Tre per una di Roberta Palopoli, recensione e intervista all’autrice
Tre per una di Roberta Palopoli, Castelvecchi Editore, pp. 116, costo € 16,50
Tre per una è un thriller sorprendente e coinvolgente. Raccoglie, infatti, in sé i fondamentali aspetti di questo genere.
Il lettore è preso sin dall’inizio dallo svolgersi delle vicende che alternano passato pensato (ben distinguibile dalla scrittura in corsivo) e presente, in un concentrato di suspense ed emozioni.
Non perde tempo la scrittrice Roberta Paolopoli, non tergiversa in inutili passaggi, anzi dall’inizio alla fine il lettore non ha tregua: deve leggere, deve arrivare presto alla conclusione della storia perché deve sapere.
E partecipando quasi in prima persona, egli potrà immaginare un epilogo che, però, non credo sia quello giusto per cui ne rimarrà ancora di più sorpreso.
La suspense creata è più intensa anche del desiderio di risolvere i casi o di partecipare alle indagini, che in realtà sono poche e hanno a mio parere lo scopo esclusivo di fungere da “campanello d’allarme”.
Il coinvolgimento emotivo è molto forte in quanto la narrazione in terza persona fa vivere al lettore la preparazione di ogni omicidio ben architettato dall’assassino. Anzi il lettore lo vive intensamente chiedendosi immediatamente dopo: «Ora cosa accadrà?»
Insomma un libro da leggere per gli appassionati del genere, per coloro che amano vedere la psicologia dei criminali più che gli aspetti investigativi dei gialli. Il personaggio, infatti, rivela un vissuto e delle drammatiche esperienze che lo conducono a diventare un serial killer. Ma anche i suoi antagonisti sveleranno aspetti psicologici sorprendenti che andranno a completare in maniera esauriente il climax della narrazione.
Intervista all’autrice
La scrittrice di Tre per una è psicologa e ciò mi spinge a chiedere come mia prima curiosità quanto il suo lavoro o i suoi studi la abbiano influenzata nella stesura del thriller.
In realtà la psicologia mi ha influenzata di più sulla caratterizzazione del personaggio femminile, molto importante nella storia. Lui mi è “apparso”, sono partita da un’idea di un ragazzino abusato emotivamente nell’infanzia, si, ma ho trattato l’argomento sullo sfondo. Non è un romanzo psicologico, bensì un racconto apparentemente negativo che trova poi una via migliore, positiva solo per i personaggi che sono capaci di uscire fuori dai binari.

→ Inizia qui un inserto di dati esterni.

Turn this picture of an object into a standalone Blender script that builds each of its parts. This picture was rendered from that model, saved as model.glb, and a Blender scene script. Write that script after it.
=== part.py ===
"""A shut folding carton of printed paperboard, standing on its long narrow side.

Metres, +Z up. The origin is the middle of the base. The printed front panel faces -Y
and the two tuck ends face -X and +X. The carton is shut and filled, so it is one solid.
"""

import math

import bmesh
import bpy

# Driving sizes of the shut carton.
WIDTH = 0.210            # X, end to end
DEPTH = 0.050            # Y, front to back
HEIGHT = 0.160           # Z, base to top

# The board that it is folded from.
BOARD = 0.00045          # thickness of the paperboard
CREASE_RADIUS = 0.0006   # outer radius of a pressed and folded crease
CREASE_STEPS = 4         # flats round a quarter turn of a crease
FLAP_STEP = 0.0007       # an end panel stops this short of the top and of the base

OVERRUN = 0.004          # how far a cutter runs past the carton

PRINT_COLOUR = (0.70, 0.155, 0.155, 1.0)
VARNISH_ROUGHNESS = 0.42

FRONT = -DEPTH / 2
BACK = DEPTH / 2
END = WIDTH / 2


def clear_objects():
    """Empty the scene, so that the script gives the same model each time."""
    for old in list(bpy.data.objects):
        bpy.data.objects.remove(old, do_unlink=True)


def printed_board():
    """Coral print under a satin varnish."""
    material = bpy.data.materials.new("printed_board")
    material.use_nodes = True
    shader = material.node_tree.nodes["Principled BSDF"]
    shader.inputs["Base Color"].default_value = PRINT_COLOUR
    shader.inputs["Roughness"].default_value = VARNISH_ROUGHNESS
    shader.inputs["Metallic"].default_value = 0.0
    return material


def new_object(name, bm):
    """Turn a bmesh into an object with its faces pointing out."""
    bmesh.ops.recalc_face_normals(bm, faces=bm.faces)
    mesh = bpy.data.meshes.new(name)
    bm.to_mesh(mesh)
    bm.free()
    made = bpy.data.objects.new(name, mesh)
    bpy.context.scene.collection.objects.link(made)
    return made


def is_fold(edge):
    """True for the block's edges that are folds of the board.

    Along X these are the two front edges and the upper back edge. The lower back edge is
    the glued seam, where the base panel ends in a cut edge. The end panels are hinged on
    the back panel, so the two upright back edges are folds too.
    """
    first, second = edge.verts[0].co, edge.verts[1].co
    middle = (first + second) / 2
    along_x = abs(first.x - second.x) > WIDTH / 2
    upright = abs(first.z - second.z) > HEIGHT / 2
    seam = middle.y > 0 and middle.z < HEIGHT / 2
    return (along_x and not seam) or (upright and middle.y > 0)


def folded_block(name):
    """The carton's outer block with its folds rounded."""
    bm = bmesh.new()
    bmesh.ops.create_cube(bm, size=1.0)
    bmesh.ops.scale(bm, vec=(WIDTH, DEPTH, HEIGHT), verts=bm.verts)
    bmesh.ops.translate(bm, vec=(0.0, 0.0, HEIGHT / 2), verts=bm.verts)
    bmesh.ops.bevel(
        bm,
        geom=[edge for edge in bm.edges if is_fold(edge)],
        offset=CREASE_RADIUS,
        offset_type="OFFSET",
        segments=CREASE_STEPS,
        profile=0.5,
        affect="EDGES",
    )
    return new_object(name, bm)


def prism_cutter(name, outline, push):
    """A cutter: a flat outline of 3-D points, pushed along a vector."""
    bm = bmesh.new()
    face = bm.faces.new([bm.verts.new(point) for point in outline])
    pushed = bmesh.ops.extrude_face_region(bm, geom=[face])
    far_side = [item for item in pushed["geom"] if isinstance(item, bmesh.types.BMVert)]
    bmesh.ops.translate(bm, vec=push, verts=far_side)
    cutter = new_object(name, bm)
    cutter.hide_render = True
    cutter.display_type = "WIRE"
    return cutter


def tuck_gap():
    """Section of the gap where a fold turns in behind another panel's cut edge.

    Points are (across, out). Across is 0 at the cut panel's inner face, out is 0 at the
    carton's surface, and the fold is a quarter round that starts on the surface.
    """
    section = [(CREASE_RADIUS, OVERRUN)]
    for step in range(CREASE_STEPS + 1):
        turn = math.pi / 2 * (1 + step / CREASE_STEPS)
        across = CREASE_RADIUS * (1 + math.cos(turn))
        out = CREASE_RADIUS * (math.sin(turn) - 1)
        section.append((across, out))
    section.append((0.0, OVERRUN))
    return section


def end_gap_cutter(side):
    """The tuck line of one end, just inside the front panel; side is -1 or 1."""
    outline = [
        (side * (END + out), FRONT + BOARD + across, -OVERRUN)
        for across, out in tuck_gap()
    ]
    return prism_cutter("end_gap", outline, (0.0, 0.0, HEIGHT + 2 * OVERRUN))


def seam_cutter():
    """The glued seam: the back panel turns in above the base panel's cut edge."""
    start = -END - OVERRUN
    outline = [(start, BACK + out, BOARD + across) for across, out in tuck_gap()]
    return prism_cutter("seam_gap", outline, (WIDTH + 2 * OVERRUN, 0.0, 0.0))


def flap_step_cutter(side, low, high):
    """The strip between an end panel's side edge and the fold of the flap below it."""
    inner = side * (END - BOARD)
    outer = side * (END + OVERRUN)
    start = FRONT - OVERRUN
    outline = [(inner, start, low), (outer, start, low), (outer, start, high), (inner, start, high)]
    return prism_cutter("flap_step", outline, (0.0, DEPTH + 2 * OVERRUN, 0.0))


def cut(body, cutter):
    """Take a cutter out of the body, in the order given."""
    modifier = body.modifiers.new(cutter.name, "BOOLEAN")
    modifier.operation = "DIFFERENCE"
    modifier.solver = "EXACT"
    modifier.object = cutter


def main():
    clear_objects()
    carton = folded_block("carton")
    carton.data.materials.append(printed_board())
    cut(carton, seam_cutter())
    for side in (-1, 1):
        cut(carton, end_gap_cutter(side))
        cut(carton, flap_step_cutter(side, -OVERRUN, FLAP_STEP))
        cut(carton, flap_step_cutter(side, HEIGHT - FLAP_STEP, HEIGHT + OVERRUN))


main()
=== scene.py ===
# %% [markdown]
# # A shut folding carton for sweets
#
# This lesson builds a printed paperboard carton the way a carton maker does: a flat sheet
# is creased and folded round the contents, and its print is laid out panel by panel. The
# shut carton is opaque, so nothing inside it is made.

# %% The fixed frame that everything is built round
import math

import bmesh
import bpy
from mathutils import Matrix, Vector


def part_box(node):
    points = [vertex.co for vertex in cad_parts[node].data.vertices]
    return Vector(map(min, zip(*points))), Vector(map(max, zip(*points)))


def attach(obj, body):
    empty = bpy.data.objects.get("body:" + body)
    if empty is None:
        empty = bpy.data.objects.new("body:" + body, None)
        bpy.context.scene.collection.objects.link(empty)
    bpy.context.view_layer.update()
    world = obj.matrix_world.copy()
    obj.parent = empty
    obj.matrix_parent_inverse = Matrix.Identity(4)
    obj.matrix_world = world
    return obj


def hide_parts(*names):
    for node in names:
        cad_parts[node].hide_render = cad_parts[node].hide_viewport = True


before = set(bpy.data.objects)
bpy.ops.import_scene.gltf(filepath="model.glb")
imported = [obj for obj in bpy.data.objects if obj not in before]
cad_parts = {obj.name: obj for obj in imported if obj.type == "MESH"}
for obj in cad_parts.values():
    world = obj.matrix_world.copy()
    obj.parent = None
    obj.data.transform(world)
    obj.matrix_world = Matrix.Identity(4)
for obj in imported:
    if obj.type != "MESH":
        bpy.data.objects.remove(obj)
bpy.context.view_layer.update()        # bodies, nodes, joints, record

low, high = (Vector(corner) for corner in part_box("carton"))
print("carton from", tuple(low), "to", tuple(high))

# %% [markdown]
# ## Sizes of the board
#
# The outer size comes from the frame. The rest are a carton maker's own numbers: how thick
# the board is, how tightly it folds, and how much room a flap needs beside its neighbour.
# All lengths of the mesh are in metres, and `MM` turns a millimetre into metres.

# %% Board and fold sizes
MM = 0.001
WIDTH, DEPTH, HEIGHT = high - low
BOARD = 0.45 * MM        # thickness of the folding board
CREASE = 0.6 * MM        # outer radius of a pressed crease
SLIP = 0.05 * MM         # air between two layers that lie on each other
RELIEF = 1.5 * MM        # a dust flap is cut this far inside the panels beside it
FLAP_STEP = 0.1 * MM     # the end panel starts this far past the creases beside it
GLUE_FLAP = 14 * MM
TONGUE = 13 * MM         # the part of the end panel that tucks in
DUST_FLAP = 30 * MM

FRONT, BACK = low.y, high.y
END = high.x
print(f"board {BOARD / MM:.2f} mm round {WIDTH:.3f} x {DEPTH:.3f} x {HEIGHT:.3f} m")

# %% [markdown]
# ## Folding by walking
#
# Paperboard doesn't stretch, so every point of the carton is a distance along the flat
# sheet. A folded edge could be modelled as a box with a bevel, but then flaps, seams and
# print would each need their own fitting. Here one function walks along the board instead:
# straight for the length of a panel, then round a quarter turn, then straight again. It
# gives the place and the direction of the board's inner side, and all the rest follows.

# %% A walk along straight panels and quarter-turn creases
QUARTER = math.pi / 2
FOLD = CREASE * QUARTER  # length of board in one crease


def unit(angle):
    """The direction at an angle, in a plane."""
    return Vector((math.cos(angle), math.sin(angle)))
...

Quanto ha lavorato sul personaggio?
Mi è venuto in mente come se stessi guardando un film, volevo un uomo strapazzato e folle che però sapesse conservare lucidità e determinazione degna di una persona normale. Ho lavorato sull’idea di come potesse muoversi, sulla sua eleganza, sul suo bisogno di amore mai espresso, anzi negato, che sfocia in una fissazione per qualcuno incontrato casualmente. La persona incontrata lo porterà inconsapevolmente ad agire in modo insolito.
Leggendolo per la recensione ho avuto l’impressione di leggere un thriller. Non so se sbaglio. Come si costruisce un romanzo di questo genere?
Si ha bisogno di una griglia mentale tramite cui si possano riconnettere dettagli, nomi, orari. Il rischio di scrivere inesattezze c’è. Anche per questo esiste l’editing.
Questo romanzo, però, lo definirei Noir, perché la storia viene concepita dalla parte del criminale, dal suo punto di vista e non ci sono poliziotti né commissari. Il finale non è scritto per dare risposte o soluzioni, come può avvenire nel thriller o per chiudere definitivamente le avventure e disavventure dei protagonisti. Illustra, piuttosto, aspetti nascosti dei personaggi, figli delle loro patologie ma capaci di trovare un equilibrio giorno per giorno.